The Panyol identity is a result of encounters between Europeans, Africans and Indigenous Amerindians in Trinidad. Families of African and Amerindian descent are recorded as far back as 1841 within the Cocoa Estates Community. The Panyols were part of the Cedula of Populations, and included workers attracted from Venezuela after the 1838 Abolition of Slavery, for labour within the cocoa industry. Migrants from Venezuela settled and intermarried, in particular in Diego Martin with Africans of Sierra Leonese descent, and with that community formed an integral part of the Estate Lands settlers in that Region. Among the larger families of their descendants today are the Emmanuel, Herrera, Lara, Tardieu, George, Felix, Hospedales and Thomas families of Maraval, Paramin and Diego Martin. They became an integral part of the Cocoa Farms Estate owners and settled many of the lands and regions in Maraval, Paramin, Lopinot, St. Ann's, and Diego Martin. The name 'panyol' comes from the patois word for Spanish, espagnol, and the Spanish word español, and reflects the historical association between the group and the cultivation of cacao in Trinidad.

== Panyol Regions ==

Panyols were most prevalent in the forested mountain regions of the Northern Range including (Caura, Lopinot, Arima, Santa Cruz and Maraval), and the Central Range (especially the Montserrat and Tortuga districts). Also, large communities of panyols resided in the areas of Moruga, such as La Lune. The relocation of the village of Caura for the planned Caura Dam (which was never constructed) led to a major disruption of panyol communities.

Many families relocated to the Lopinot Valley, but others moved into urban areas and were absorbed into the mainstream of Trinidadian life. Some panyols merged into the French Creole, Afro-Trinidadian, East Indian communities and Dougla communities through intermarriage. In the Paramin region of Maraval, in the Northern Range, there was significant integration into the French Patois-speaking communities, giving rise to the Parang tradition in Paramin and the blending of Venezuelan and French Creole cultures.

== Cocoa Estate Panyols descendant Families ==

The community in Trinidad originated in the late seventeenth century (see History of Trinidad and Tobago). After the Island fell under British control in 1797, Spanish-speaking Venezuelans continued to settle in Trinidad, usually in connection with the independence wars and revolutions which followed. The rise of cocoa cultivation in Trinidad was largely achieved through the importation of Venezuelan peasant farmers. These farmers were employed to clear the forest and establish cocoa seedlings. After five to seven years, they were paid for each mature cocoa tree on the plot of land. Then, they moved on to a new plot of land, repeating this process.
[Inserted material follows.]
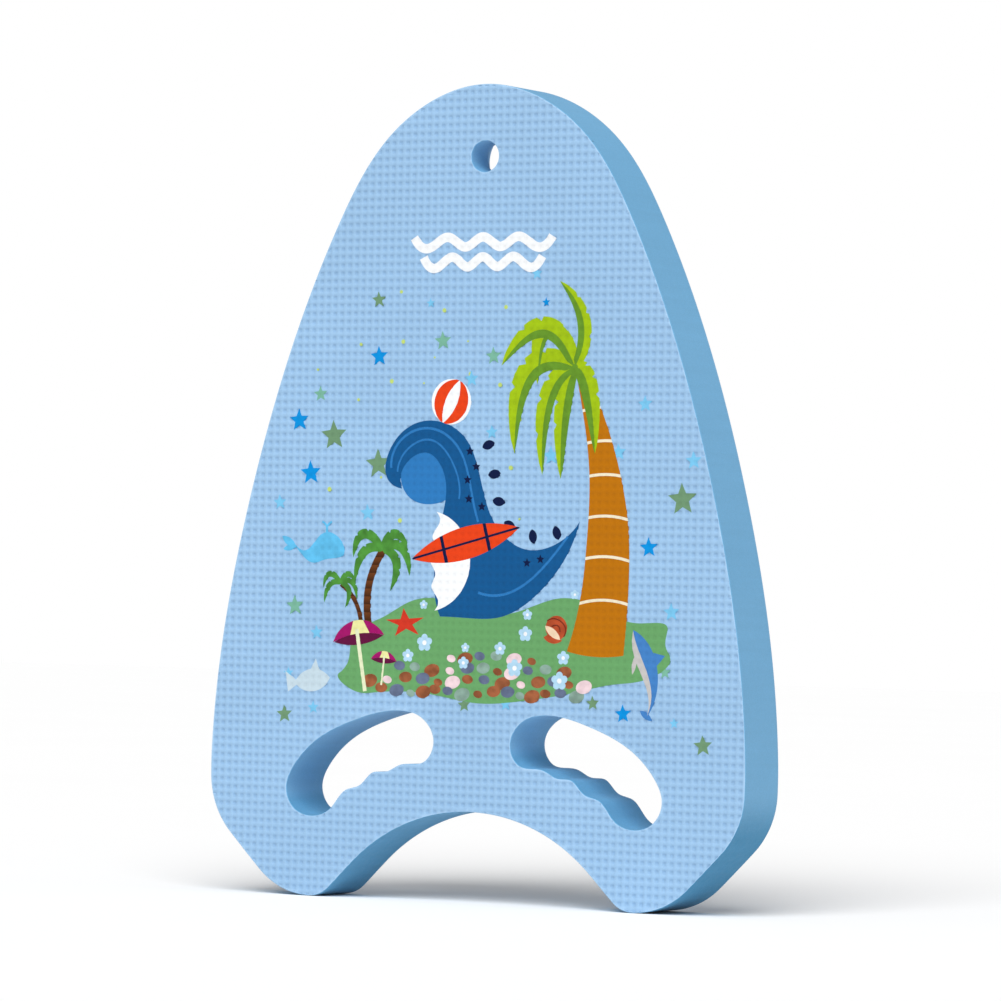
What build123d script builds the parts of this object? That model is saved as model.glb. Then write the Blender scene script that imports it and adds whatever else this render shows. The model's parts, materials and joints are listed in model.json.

They are also credited with establishing parang in Trinidad.

The present descendants of Panyol in Trinidad are born of the communities thereof, and a few that intermarried with the Indigenous lines of the surrounding regions, on both sides of the Caura River, and a relatively small community of interrelated families over generations with those of the larger Cocoa Estate and Venezuelan Free Community prior to and after 1838 in Diego Martin, Maraval and Paramin.
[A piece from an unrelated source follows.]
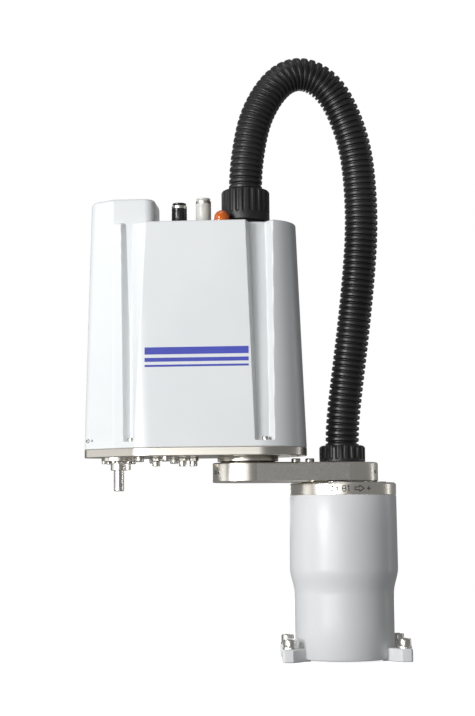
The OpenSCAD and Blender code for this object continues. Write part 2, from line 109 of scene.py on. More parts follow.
def make_light():
    middle_of_arm = (-0.08, 0, 0.22)
    area_light("key", (-1.35, -1.35, 0.45), middle_of_arm, (0.6, 0.9), 25.5)
    area_light("left_strip", (-1.3, -0.1, 0.35), middle_of_arm, (0.5, 1.2), 2)
    area_light("right_strip", (0.95, 0.35, 0.4), middle_of_arm, (0.12, 1.1), 1.0)
    area_light("front_fill", (-0.5, -2.2, 0.1), middle_of_arm, (1.0, 1.2), 4.5)
    area_light("low_fill", (-0.7, -1.5, -0.1), (0, 0, 0.06), (0.4, 0.4), 5)
    area_light("back_fill", (-0.3, 2.1, 0.6), middle_of_arm, (1.0, 1.0), 6)
    area_light("top", (-0.3, -0.2, 1.6), middle_of_arm, (0.8, 0.8), 2.5)
    world = bpy.data.worlds.new("studio")
    bpy.context.scene.world = world
    world.use_nodes = True
    tree = world.node_tree
    back = tree.nodes["Background"]
    back.inputs["Color"].default_value = (1, 1, 1, 1)
    # The backdrop shows white, lights the object softly, and gives metal something pale to mirror.
    path = tree.nodes.new("ShaderNodeLightPath")
    mirrored = tree.nodes.new("ShaderNodeMath")
    mirrored.operation = "MULTIPLY_ADD"
    mirrored.inputs[1].default_value, mirrored.inputs[2].default_value = WORLD_MIRRORED, WORLD_LIGHT
    shown = tree.nodes.new("ShaderNodeMath")
    shown.operation = "MAXIMUM"
    tree.links.new(path.outputs["Is Glossy Ray"], mirrored.inputs[0])
    tree.links.new(path.outputs["Is Camera Ray"], shown.inputs[0])
    tree.links.new(mirrored.outputs["Value"], shown.inputs[1])
    tree.links.new(shown.outputs["Value"], back.inputs["Strength"])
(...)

Some intermarried with the Portuguese as well of Port-of-Spain and St. Ann's and settled lands in the St. Ann's Hills. They played an important role in the development of the cocoa industry in Trinidad and Tobago, running the Cocoa Estates, and are not to be confused with the free community of mixed-heritage born during slavery, or the Native Indian Groups in the lower regions that suffered through so much beneath the Mountains, and families of intermarriages with that community on both sides over generations.